Marriage is rooted in that agape love of Christ and his disciples; it is given to man and woman for personal sanctification and for providing a safe place for their children.
But is it not more? How can sacramental marriage impact our Year of Faith? (Vatican Council II, “Decree on the Apostolate of Lay People,” No. 11.)

St. Paul teaches that the love of husband and wife mirrors the love of Christ and his Church. The wife dies to self; she submits to the marriage all that she is for the sake of their union — and the husband dies to self for the sake of his wife; he submits all that he is to the marriage. It is in  this mutual dying to self that love grows and marriage endures.

The priest shortage rightfully prompts us to pray for vocations to the priesthood. However, with so many marriages “on the rocks,” I don’t sense the same anxious concern over the shortage of successful, fruitful and productive marriages. And we need such marriages for the successful mission of the Church.
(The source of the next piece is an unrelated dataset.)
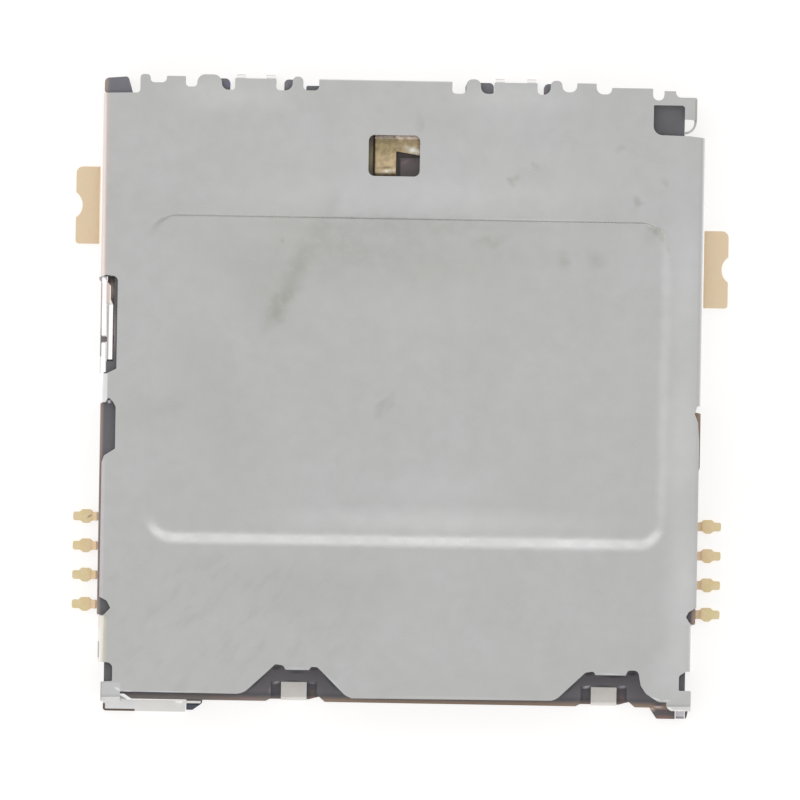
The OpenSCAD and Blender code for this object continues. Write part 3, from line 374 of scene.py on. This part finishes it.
def sheet_shade(n, place, axes):
    """The shell's shade: cloudy patches, fine specks, slanting mottles, stains and spots, with
    painted shade and painted highlights among the stains and spots.
    """
    clouds = n.noise(place, 0.55, 3.0, 0.55)
    specks = n.noise(place, 4.0, 3.0, 0.6)
    shade = n.product(
        n.ramp(clouds, 0.3, 0.7, 0.987, 1.013),
        n.ramp(specks, 0.25, 0.75, 0.99, 1.01),
    )
    # Slanting mottles at the front left
    slanted = turned(n, place, (0, 0, 0), MOTTLE_SLANT, (1, 0.35, 1))
    mottles = n.ramp(n.noise(slanted, 1.1, 4.0), 0.5, 0.7)
    zone = n.product(n.span(axes[0], -8.0, -3.0, 3.0), n.span(axes[1], -8.2, -4.8, 0.8))
    shade = n.product(shade, n.less(mottles, zone, MOTTLE_DEPTH))
    # Dark stains are broken up by the specks, and the broad ones wander a little
    breaks = n.ramp(specks, 0.3, 0.6, 0.45, 1.0)
    drift = n.vector("SUBTRACT", {0: n.noise(place, 2.2, output="Color"), 1: (0.5, 0.5, 0.5)})
    wander = n.vector("MULTIPLY_ADD", {0: drift, 1: (0.5, 0.5, 0), 2: place})
    for start, end, width, depth in STAINS:
        at = wander if width > LINE_WIDTH and depth > 0 else place
        strength = breaks if depth > 0 else LIGHT_STRENGTH
        shade = n.product(shade, n.less(streak(n, at, start, end, width), strength, depth))
    plan = n.vector("MULTIPLY", {0: wander, 1: (1, 1, 0)})
    for centre, radius, depth in SPOTS:
        shade = n.product(shade, n.less(spot(n, plan, centre, radius), breaks, depth))
    return shade


def bend_highlight(n, axes):
    """1 on the bends at both sides, above the walls, where a painted highlight goes."""
    left = n.ramp(axes[0], -8.16, -8.22)
    right = n.product(n.ramp(axes[0], 8.19, 8.22), n.ramp(axes[1], -5.85, -5.8))
    inset = n.product(
        n.ramp(axes[0], 8.04, 8.07),
        n.ramp(axes[1], -6.05, -6.1),
        n.ramp(axes[1], -7.45, -7.4),
    )
    bends = n.math("MAXIMUM", left, n.math("MAXIMUM", right, inset))
    return n.product(bends, n.ramp(axes[2], 1.0, 1.2))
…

The U.S. bishops have plainly stated that marriage and family are part and parcel of the mission of the Church: “A culture of witness is sustained in the Church through marriage and the family. … It is within the Sacrament of Matrimony that husband and wife evangelize, become evangelized, and share their witness of the faith to their children and to society” (“Disciples Called to Witness. The New Evangelization,” U.S. Bishops, section on “The Christian Family.”)

A holy married couple is a Eucharistic presence in the world. They mirror the passion of Christ for the salvation of the world. Theirs is a sacrament of service – caring for their own, but also enfolding friends, neighbors and needy people in their familial embrace. They provide witness to the Christian meaning of hospitality (to make a safe place) ; they embody sacrificial love; they live for one another and their children – but they live also for the world and in the world where their faith can have a tremendous impact.

Marriage brings together into one flesh, mind, heart and spirit two committed disciples of Christ. Two lay people, made one in Christ, who are “to work so that the divine message of salvation may be known and accepted by all men throughout the world.” … “They fulfill their prophetic mission by evangelization, ‘that is the proclamation of Christ by word and the testimony of life'” (Catechism of the Catholic Church, Nos. 900 and 905).

Marriage is indeed a missionary, Eucharistic and evangelizing force for the Church’s mission – and, therefore, an important consideration in our Year of Faith.